If you’re looking outside of your own school for a course to take, try to find something that covers a topic that you are interested in that your school doesn’t offer. Also, look for a professor who is seasoned in online instruction. Teaching online is very different from teaching in-person. Some professors are great at it, but others do better teaching in a classroom setting (same goes for students).
Taking a course online can give you more flexibility in your schedule, but it won’t necessarily give you more free time. Don’t fall into the trap of thinking that it will be easier because it’s online. It might actually be harder because you really need to be disciplined with your study time and take the initiative to engage with your professor and classmates. If you can be self-disciplined and proactive, I recommend it.
7. Austin residents sometimes seem to forget that San Antonio is so close. What professional opportunities around the San Antonio area would you suggest that UT students might also consider looking into?
I recommend attending the Society of Southwest Archivists annual conference, which is being held in San Antonio in May 2018. Registration for students in past years has been under $100, and there are scholarship opportunities as well. We also have the San Antonio Regional Archivists, which is a semi-informal group of local archivists that meets about 2-3 times a year. We have a Google group and a Facebook group that we use for announcements and questions.

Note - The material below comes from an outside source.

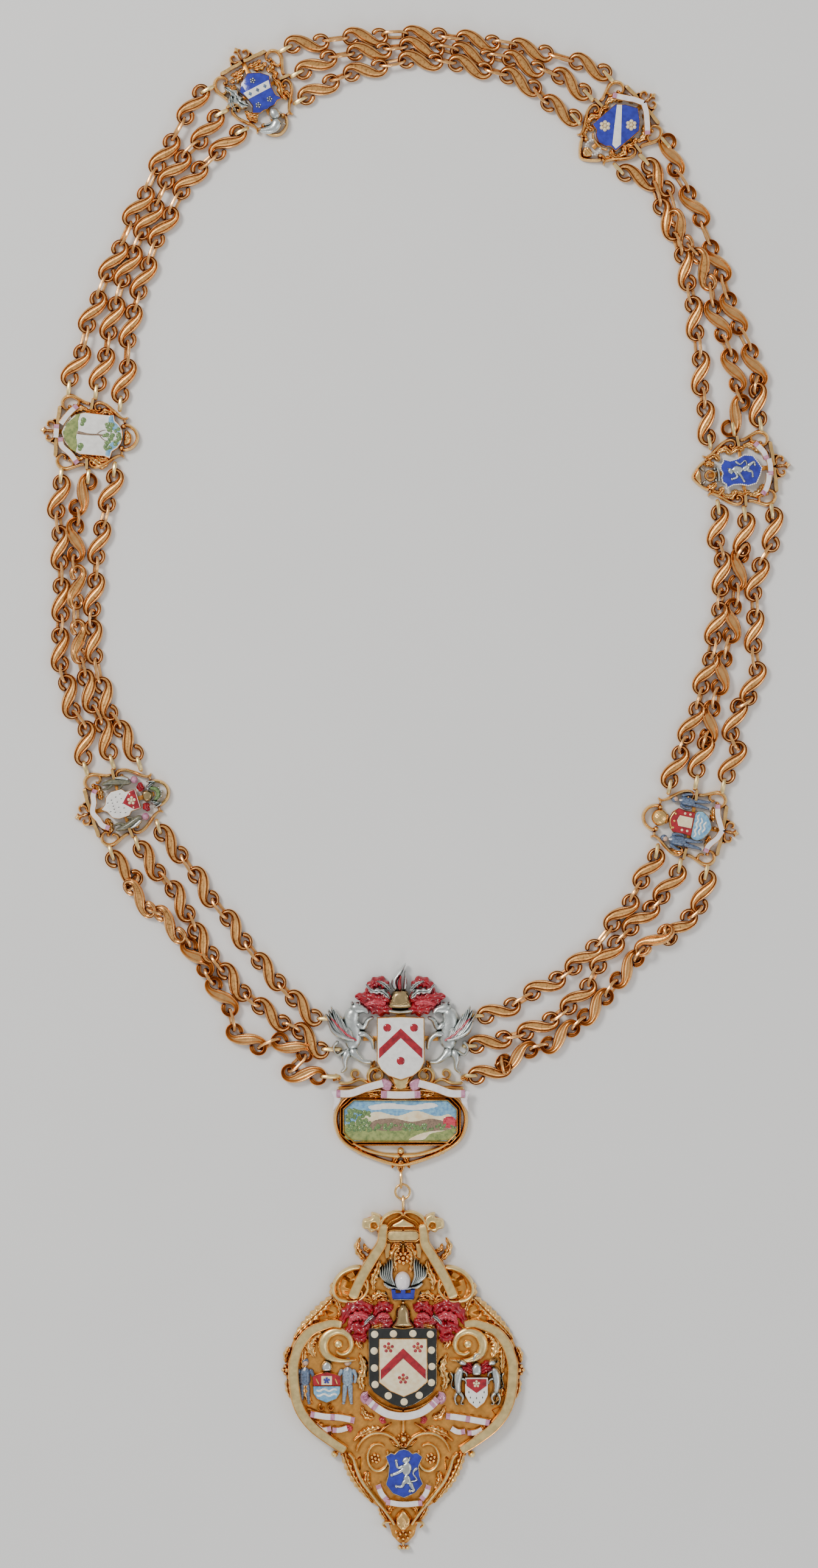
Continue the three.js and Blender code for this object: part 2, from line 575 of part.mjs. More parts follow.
// The ribbon in three folded lengths with hanging tails, over the top of the picture panel.
function centreRibbon() {
  const z0 = 4 + GAP;
  const z1 = z0 + 1.2;
  const arm = [[7.4, 16], [14, 14.2], [21.4, 11.6], [26.6, 11.8]];
  const tail = [[28.8, 12.6], [27.4, 9.2], [27.9, 3.6], [26.6, 5.6], [24.6, 8.4], [24.4, 12]];
  const fold = [[3.6, 16.4], [7.6, 17.8], [8.6, 14.4], [5.4, 12.2], [4, 13]];
  return join(
    band([[-9, 11.6], [8, 11.6]], 3.2, 3.2, z0, z1, 2),
    both((s) => [
      band(shift(flip(arm, s), -0.5, 0), 3.4, 3.6, z0, z1, 4),
      plate(shift(flip(tail, s), -0.5, 0), z0, z0 + 0.8),
      plate(shift(flip(fold, s), -0.5, 0), z0, z0 + 0.8),
    ]),
  );
}

function centrepiece() {
  const shield = [
    [-10.2, 42.8], [9.2, 42.8], [9.2, 24.6], [7.6, 21.8], [4.6, 19], [-0.5, 17.2], [-5.6, 19],
    [-8.6, 21.8], [-10.2, 24.6],
  ];
  const group = new THREE.Group();
  const shieldBase = 4 + GAP;
  const shieldBody = join(
    plate(shield, shieldBase, shieldBase + 1.4),
    plate([[-9.2, 42], [8.2, 42], [8.2, 26], [-9.2, 26]], ENAMEL_BASE, shieldBase + 0.4),
  );
  group.add(mesh("centre_frame", centreFrame(), "frame_gold"));
  group.add(mesh("centre_picture", plate(scaled(PANEL, 0.98), CENTRE_BASE + GAP, 3.6),
    "painted_enamel"));
  group.add(mesh("centre_shield", shieldBody, "white_enamel"));
  group.add(mesh("centre_griffin_left", griffin(-1), "silver"));
  group.add(mesh("centre_griffin_right", griffin(1), "silver"));
  group.add(mesh("centre_crest", centreCrest(), "red_enamel"));
  group.add(mesh("centre_ribbon", centreRibbon(), "ribbon_enamel"));
  group.position.set(CENTRE.x, CENTRE.y, 0);
  return group;
}

// An outline drawn a little smaller about its own middle.
function scaled(points, share) {
  const cx = points.reduce((sum, [x]) => sum + x, 0) / points.length;
  const cy = points.reduce((sum, [, y]) => sum + y, 0) / points.length;
  return points.map(([x, y]) => [cx + (x - cx) * share, cy + (y - cy) * share]);
}

// ---- The jump ring between centrepiece and pendant --------------------------------------------

function jumpRing() {
  const radius = 3;
  const wire = 0.5;
  const ring = solid(new THREE.TorusGeometry(radius, wire, 6, 14));
  const made = mesh("jump_ring", ring, "frame_gold");
  made.position.set((CENTRE.x + PENDANT.x) / 2, CENTRE.y - 28.9, 1.9);
  return made;
}

// ---- The pendant ------------------------------------------------------------------------------

// Half of the outline, from the top of the arch round to the foot, on the right side.
const PENDANT_OUTLINE = [
  [0, 65.6], [3.6, 65.8], [6.6, 64], [8, 61.4], [9.6, 64.2], [13.2, 65], [13.2, 63], [16.6, 62.2],
  [17, 58.6], [14.6, 57.6], [13.4, 56.2], [11, 57.4], [10, 54], [12, 49.8], [15, 46.4],
  [17.8, 49], [18.6, 52.6], [19.6, 50], [16.4, 45.2], [16.6, 43.2], [20.4, 42.4], [25.6, 40.4],
  [28.6, 36.6], [29.8, 30.4], [34.6, 23.6], [40.4, 17.6], [45, 13.4], [47, 8], [48, 3.6],
  [49.4, 2.2], [49.4, -2.2], [47.8, -6], [46.2, -12], [43, -18.2], [37, -24.8], [31.6, -29.2],
  [26.4, -32.4], [28.8, -33.4], [28.2, -36], [25.4, -36.4], [22.6, -43.6], [17.6, -50.4],
  [12.6, -55], [9.6, -57], [6.6, -61.6], [8.6, -63.8], [5.6, -65], [4.8, -68.2], [2, -71.2],
  [0.9, -71.6], [1, -72.4], [1.9, -72.6], [1.9, -73.8], [0, -74.2],
];

// Openings that go right through the pendant, on the right side.
const PENDANT_GAPS = [
  [[17.8, 40.4], [21.4, 40], [24.8, 37.6], [26, 34], [25, 30.6], [23.6, 29.4], [21.6, 33],
    [19.6, 37]],
  [[26.4, 25.4], [28.6, 28.4], [31.6, 24.4], [30.6, 22], [27.4, 21.4]],
  [[36.8, -16.6], [39.6, -15.4], [38.6, -18.8]],
  [[17.6, -36], [19.4, -37.4], [18, -41]],
  [[4.6, -52.2], [7.4, -51.4], [6.2, -53.4]],
  [[14.8, 2.6], [16.4, 5.2], [16.4, 0.4]],
];

function pendantFrame() {
  const outline = [
    ...flip(PENDANT_OUTLINE, -1).slice(1).reverse(),
    ...PENDANT_OUTLINE.slice(0, -1),
  ];
  const strip = (points, w0, w1, pieces, top = PENDANT_BAND) =>
    band(points, w0, w1, PENDANT_PLATE - GAP, top, pieces);
  const ground = cut(
    plate(outline, 0, PENDANT_PLATE),
    both((s) => PENDANT_GAPS.map((gap) => plate(flip(gap, s), -1, PENDANT_PLATE + 1))),
  );
  const plaque = [[-7.6, 55.3], [-5.4, 57.6], [5.4, 57.6], [7.6, 55.3], [5.4, 53], [-5.4, 53]];
  const cap = [
    [-8, 59.6], [-5.4, 63.6], [-1.6, 65], [1.6, 65], [5.4, 63.6], [8, 59.6], [5.2, 59],
    [0, 62.4], [-5.2, 59],
  ];
  const bands = both((s) => {
    const at = (points) => flip(points, s);
    return [
      strip(at([[7.4, 61], [8.4, 56.6], [9, 52], [12.4, 46.4], [16.4, 39.6], [19.4, 33.4],
        [20.6, 30]]), 4.4, 4.6, 6),
      strip(at([[8.6, 60], [11.6, 62], [14.6, 60.4]]), 4, 3.4, 3),
      strip(arc(s * 21, 34.6, 6.9, 6.9, 90 - s * 30, 90 - s * 182, 7), 1.9, 1.9, 7),
      strip(at([[24.8, 18.8], [32.6, 18.6], [40, 14.2], [44.2, 6], [45, -2], [43.8, -12],
        [40.6, -19], [35, -25], [22.8, -33.4]]), 4.2, 4.2, 9),
      strip(at([[27.6, 9.4], [25.2, 11.4], [27.4, 13.6], [31, 12.2], [32, 8.6], [29.6, 6]]),
        1.4, 2.6, 6, PENDANT_BAND - 0.6),
      strip(at([[18.6, -33.8], [20, -38], [18.4, -43.4], [13, -50.6], [7.6, -56.6], [3, -63.6]]),
        2, 1.6, 5),
      strip(arc(s * 10, -36, 5.2, 4.4, 90 - s * 100, 90 + s * 230, 10), 1.5, 1.2, 9, VOLUTE_TOP),
      strip(arc(s * 10, -34.6, 9, 9, 90 - s * 70, 90 + s * 62, 5), 1.6, 1.6, 5, VOLUTE_TOP),
      boss(s * 47.6, 0, 2.6, PENDANT_PLATE - GAP, PENDANT_BAND - 1),
      boss(s * 28, -34.6, 1.9, PENDANT_PLATE - GAP, PENDANT_BAND - 1, 6),
    ];
  });
  return join(
    ground,
    bands,
    plate(cap, PENDANT_PLATE - GAP, PENDANT_BAND),
    plate(plaque, PENDANT_PLATE - GAP, PENDANT_BAND - 0.6),
    plate([[-3.4, -64], [0, -58.6], [3.4, -64], [0, -70.6]], PENDANT_PLATE - GAP, PENDANT_BAND),
    uprightLoop(64.6, 72),
  );
}

// The pendant's enamel and silver pieces: each is a name, a finish and its stack of plates.
function pendantPieces() {
  const z0 = PENDANT_PLATE + GAP;
  const low = (points, top = PENDANT_TOP - 1) => plate(points, z0, top);
  const border = [
    [-14, 17.2], [13.6, 17.2], [13.6, -6], [9.4, -10.4], [4, -13.6], [0, -14.6], [-4, -13.6],
    [-9.4, -10.4], [-14, -6],
  ];
  const field = [[-9.8, 13], [9.6, 13], [9.6, -4.4], [0, -10.4], [-9.8, -4.4]];
  const wing = [[3.4, 33.6], [7.4, 34.6], [9, 38.8], [8.2, 43.6], [5, 47.6], [4.4, 42], [3.6, 38]];
  const crown = [[-4.4, 29], [4.4, 29], [5, 33], [1.6, 33.4], [-1.6, 33.4], [-5, 33]];
  const mantle = [
    [4.6, 20], [9.4, 18.6], [14.4, 18.4], [15.2, 14.2], [18.6, 12.6], [22, 16.6], [22.2, 22.4],
    [20.6, 26.4], [16.4, 27.2], [12.8, 24.8], [8, 28], [4.4, 27],
  ];
  const helmet = [[-4.2, 18], [4.2, 18], [3, 22], [3, 26], [1.4, 28.6], [-1.4, 28.6], [-3, 26],
    [-3, 22]];
  const manOutline = [
    [-2, -9.6], [2.2, -9.6], [2.4, -2], [3, 1], [2.8, 5.2], [1, 6], [1.4, 8.4], [0, 9.6],
    [-1.4, 8.4], [-1, 6], [-2.8, 5.2], [-3, 1], [-2.4, -2],
  ];
  const smallShield = [[-5, 4.4], [5, 4.4], [5, -2.6], [3.4, -5.4], [0, -7], [-3.4, -5.4],
    [-5, -2.6]];
  const beast = [
    [-2, -11], [1.6, -10.6], [2.6, -4], [4, 0], [3, 4.6], [-0.4, 7], [-3.4, 5.6], [-2, 2],
    [-3, -3],
  ];
  const lowShield = [
    [-6.6, -35.4], [-3.6, -34.2], [0, -32.4], [3.6, -34.2], [7.4, -35.4], [5.8, -39],
    [6.4, -43.4], [7.8, -46.4], [4.4, -50], [0, -52], [-4.4, -50], [-7, -46.4], [-6, -43.4],
    [-5.6, -39],
  ];
  const bar = (x0, x1, y) => [[x0, y - 0.8], [x1, y - 0.8], [x1, y + 0.8], [x0, y + 0.8]];
  const ribbonTop = PENDANT_TOP;
  const ribbonBase = PENDANT_BAND + GAP;
  const strip = (points, pieces) => band(points, 3, 3, ribbonBase, ribbonTop, pieces);
  return [
    ["crest", "silver", [
      both((s) => low(flip(wing, s))), low(crown), boss(0, 36.4, 3.4, z0, PENDANT_TOP),
      low(bar(-4.6, 4.6, 34), z0 + 1),
    ]],
    ["helmet", "bronze", [low(helmet, PENDANT_TOP - 0.4)]],
    ["mantling_left", "red_enamel", [low(flip(mantle, -1))]],
    ["mantling_right", "red_enamel", [low(mantle)]],
    ["shield", "black_enamel", [low(border, ribbonBase - GAP), low(field, PENDANT_TOP - 0.6)]],
    ["ribbon", "ribbon_enamel", [
      strip([[-15.4, -11], [-10.4, -15.6], [-4, -18.2], [4, -18.2], [10.4, -15.2], [15, -10.8]], 8),
    ]],
    ["left_arms", "dark_enamel", [
      low(shift(manOutline, -38, -4.4)), low(shift(manOutline, -23.4, -4.6)),
      low(shift(smallShield, -31.8, -5.4)), low(bar(-37, -25, -3), z0 + 1),
    ]],
    ["left_ribbon", "ribbon_enamel", [
      band([[-36, -18.8], [-20.2, -19.8]], 2.8, 2.8, z0, PENDANT_BAND, 2),
      band([[-31.6, -23.4], [-23.4, -24]], 2.6, 2.6, z0, PENDANT_BAND - 0.6, 1),
      band([[-28, -19], [-28, -24]], 2, 2, z0, z0 + 0.8, 1),
    ]],
    ["right_arms", "white_enamel", [
      low(shift(beast, 22.6, -3.2)), low(shift(flip(beast, -1), 37.4, -3.2)),
      low(shift(smallShield, 29.8, -8)), low([[26.8, -4], [32.8, -4], [33, 2], [30, 3.8], [27.6, 2]]),
      low(bar(24, 37, -5), z0 + 1),
    ]],
    ["right_ribbon", "ribbon_enamel", [
      band([[17.4, -18.8], [34.6, -20.4]], 2.8, 2.8, z0, PENDANT_BAND, 2),
      band([[20.4, -24.6], [28.6, -24.8]], 2.6, 2.6, z0, PENDANT_BAND - 0.6, 1),
      band([[25, -20], [25, -25]], 2, 2, z0, z0 + 0.8, 1),
    ]],
    ["low_shield", "blue_enamel", [plate(lowShield, VOLUTE_TOP + GAP, PENDANT_BAND)]],
    ["low_ribbon", "ribbon_enamel", [
      band([[-9.8, -47.6], [-6.6, -53.4], [0, -54], [6.8, -53.6], [10.4, -48]], 2.2, 2.2,
        ribbonBase, ribbonTop, 6),
    ]],
  ];
}

function pendant() {
  const group = new THREE.Group();
  group.add(mesh("pendant_frame", pendantFrame(), "frame_gold"));
  for (const [name, finish, plates] of pendantPieces()) {
    group.add(mesh(`pendant_${name}`, join(plates), finish));
  }
  group.position.set(PENDANT.x, PENDANT.y, 0);
  return group;
}

// ---- The whole chain --------------------------------------------------------------------------

const chainOfOffice = new THREE.Group();
SPANS.forEach((span, i) => {
  LEVELS.forEach((level) => chainOfOffice.add(strand(i + 1, span, level)));
});
Object.keys(BADGES).forEach((name) => chainOfOffice.add(badge(name)));
chainOfOffice.add(centrepiece(), jumpRing(), pendant());

// The origin is the middle of the footprint, on the surface it lies on.
const box = new THREE.Box3().setFromObject(chainOfOffice, true);
const middle = box.getCenter(new THREE.Vector3());
chainOfOffice.position.set(-middle.x, -middle.y, -box.min.z);

export default chainOfOffice;
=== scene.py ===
"""The looks of the chain of office: gold scroll links, six enamelled badges, the centrepiece and the
pendant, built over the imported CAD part. Shapes are written in millimetres."""
import math
import random

import bpy
import numpy as np
from mathutils import Matrix, Vector
from mathutils.geometry import delaunay_2d_cdt


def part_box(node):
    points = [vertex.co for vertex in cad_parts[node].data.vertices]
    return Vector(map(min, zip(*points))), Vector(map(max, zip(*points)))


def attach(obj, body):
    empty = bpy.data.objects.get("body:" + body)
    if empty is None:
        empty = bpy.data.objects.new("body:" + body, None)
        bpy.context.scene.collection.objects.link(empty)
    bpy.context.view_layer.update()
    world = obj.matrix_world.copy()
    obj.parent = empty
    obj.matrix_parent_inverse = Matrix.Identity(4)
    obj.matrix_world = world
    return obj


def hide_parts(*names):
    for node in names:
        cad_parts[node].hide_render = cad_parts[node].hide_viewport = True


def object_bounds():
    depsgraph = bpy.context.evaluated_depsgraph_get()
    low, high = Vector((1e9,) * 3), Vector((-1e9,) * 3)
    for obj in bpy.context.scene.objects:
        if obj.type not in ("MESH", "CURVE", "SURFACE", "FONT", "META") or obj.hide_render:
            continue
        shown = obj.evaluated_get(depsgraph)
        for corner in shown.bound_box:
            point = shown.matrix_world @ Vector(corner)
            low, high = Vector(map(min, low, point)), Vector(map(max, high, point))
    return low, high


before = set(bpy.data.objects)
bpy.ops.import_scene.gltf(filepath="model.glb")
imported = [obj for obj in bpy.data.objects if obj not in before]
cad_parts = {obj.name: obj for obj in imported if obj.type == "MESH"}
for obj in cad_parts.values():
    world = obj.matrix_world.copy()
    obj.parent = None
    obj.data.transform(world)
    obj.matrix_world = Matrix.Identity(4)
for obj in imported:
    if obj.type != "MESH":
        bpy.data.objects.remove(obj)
CAD_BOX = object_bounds()
MM = 0.001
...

As an Austin-to-San Antonio transplant, I also used to forget that San Antonio was so close and didn’t realize that there was so much to do here. San Antonio has some really wonderful libraries, archives, and museums! The San Antonio Museum of Art is my favorite museum in town, hands-down. Their antiquities collection is quite impressive, and their location on the San Antonio Riverwalk near restaurants and coffee and Tiff’s Treats doesn’t hurt either! I also recommend the McNay Art Museum, the Witte Museum (natural history), and the San Antonio Public Library Main Branch (downtown) to see the Chihuly sculptures and visit the Texana/Genealogy department. And of course, if you ever want to visit UTSA’s Special Collections just shoot me an email!